Sunday, October 12, 2014

Explain WebApp Testing Strategies

1.    WebApp content model is reviewed to uncover errors.
2.    Interface model is reviewed to ensure all use-cases are accommodated.
3.    Design model for WebApp is reviewed to uncover navigation errors.
4.    User interface is tested to uncover presentation errors and/or navigation mechanics problems.
5.    Selected functional components are unit tested.
6.    Navigation throughout the architecture is tested.
7.    WebApp is implemented in a variety of different environmental configurations and the compatibility of WebApp with each is assessed.
8.    Security tests are conducted.
9.    Performance tests are conducted.
10. WebApp is tested by a controlled and monitored group of end-users (looking for content errors, navigation errors, usability concerns, compatibility issues, reliability, and performance).
Validation Testing

·         Focuses on visible user actions and user recognizable outputs from the system
·         Validation tests are based on the use-case scenarios, the behavior model, and the event flow diagram created in the analysis model
  • Must ensure that each function or performance characteristic conforms to its specification.

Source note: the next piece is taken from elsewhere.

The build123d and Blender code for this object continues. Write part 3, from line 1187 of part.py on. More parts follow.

  • Deviations (deficiencies) must be negotiated with the customer to establish a means for resolving the errors.
·         Configuration review or audit is used to ensure that all elements of the software configuration have been properly developed, cataloged, and documented to allow its support during its maintenance phase.
Acceptance Testing
·         Making sure the software works correctly for intended user in his or her normal work environment.

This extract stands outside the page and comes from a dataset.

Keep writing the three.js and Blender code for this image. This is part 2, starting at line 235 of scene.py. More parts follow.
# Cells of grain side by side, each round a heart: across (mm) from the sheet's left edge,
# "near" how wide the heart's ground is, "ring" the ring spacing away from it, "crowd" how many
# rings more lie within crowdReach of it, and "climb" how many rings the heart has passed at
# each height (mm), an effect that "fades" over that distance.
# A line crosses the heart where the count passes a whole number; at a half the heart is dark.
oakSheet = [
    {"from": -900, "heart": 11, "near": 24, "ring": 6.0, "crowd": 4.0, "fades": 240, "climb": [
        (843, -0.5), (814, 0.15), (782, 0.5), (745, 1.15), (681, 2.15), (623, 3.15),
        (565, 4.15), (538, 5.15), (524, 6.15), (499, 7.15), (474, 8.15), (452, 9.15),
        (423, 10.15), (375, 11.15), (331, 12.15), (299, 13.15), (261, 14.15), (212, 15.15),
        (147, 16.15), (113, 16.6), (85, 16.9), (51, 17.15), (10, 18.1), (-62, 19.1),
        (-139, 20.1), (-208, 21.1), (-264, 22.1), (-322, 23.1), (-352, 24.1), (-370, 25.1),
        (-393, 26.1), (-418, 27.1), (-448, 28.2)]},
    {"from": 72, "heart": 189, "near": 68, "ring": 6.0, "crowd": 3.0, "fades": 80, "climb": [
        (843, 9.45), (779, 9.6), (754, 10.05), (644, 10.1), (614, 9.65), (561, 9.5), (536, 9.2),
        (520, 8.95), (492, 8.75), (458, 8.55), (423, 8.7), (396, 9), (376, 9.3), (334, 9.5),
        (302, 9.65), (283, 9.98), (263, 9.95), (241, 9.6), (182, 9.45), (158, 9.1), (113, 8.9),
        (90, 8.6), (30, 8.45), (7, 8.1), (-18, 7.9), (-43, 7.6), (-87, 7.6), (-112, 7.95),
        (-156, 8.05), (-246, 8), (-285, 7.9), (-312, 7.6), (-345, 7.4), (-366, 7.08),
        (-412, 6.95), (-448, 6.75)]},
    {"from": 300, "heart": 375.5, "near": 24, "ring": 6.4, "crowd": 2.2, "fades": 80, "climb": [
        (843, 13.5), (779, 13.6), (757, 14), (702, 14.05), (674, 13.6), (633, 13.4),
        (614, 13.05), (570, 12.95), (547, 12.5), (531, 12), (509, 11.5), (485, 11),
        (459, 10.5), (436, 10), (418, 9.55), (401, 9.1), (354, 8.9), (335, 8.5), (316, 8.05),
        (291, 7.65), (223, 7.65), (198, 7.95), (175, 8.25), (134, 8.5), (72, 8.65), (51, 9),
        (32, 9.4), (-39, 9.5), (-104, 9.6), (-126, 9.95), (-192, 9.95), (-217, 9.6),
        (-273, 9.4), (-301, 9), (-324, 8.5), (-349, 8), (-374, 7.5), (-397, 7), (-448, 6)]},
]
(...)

·         Alpha test – version of the complete software is tested by customer under the supervision of the developer at the developer’s site
·         Beta test – version of the complete software is tested by customer at his or her own site without the developer being present
 System Testing
·         Series of tests whose purpose is to exercise a computer-based system
·         The focus of these system tests cases identify interfacing errors
·         Recovery testing – checks the system’s ability to recover from failures
·         Security testing – verifies that system protection mechanism prevent improper penetration or data alteration
·         Stress testing – program is checked to see how well it deals with abnormal resource demands (i.e. quantity, frequency, or volume)
·         Performance testing – designed to test the run-time performance of software, especially real-time software
·         Deployment (or configuration) testing – exercises the software in each of the environment in which it is to operate
Bug Causes
·         The symptom and the cause may be geographically remote (symptom may appear in one part of a program).
·         The symptom may disappear (temporarily) when another error is corrected.
·         The symptom may actually be caused by non-errors (e.g., round-off inaccuracies).
·         The symptom may be caused by human error that is not easily traced.
·         The symptom may be a result of timing problems, rather than processing problems.
·         It may be difficult to accurately reproduce input conditions (e.g., a real-time application in which input ordering is indeterminate).
·         The symptom may be intermittent. This is particularly common in embedded systems that couple hardware and software inextricably.
·         The symptom may be due to causes that are distributed across a number of tasks running on different processors.     
Debugging Strategies
·         Debugging (removal of a defect) occurs as a consequence of successful testing.
·         Some people are better at debugging than others.
·         Common approaches (may be partially automated with debugging tools):
·         Brute force – memory dumps and run-time traces are examined for clues to error causes
·         Backtracking – source code is examined by looking backwards from symptom to potential causes of errors
·         Cause elimination – uses binary partitioning to reduce the number of locations potential where errors can exist)
Bug Removal Considerations
·         Is the cause of the bug reproduced in another part of the program?
·         What “next bug” might be introduced by the fix that is being proposed?
·         What could have been done to prevent this bug in the first place?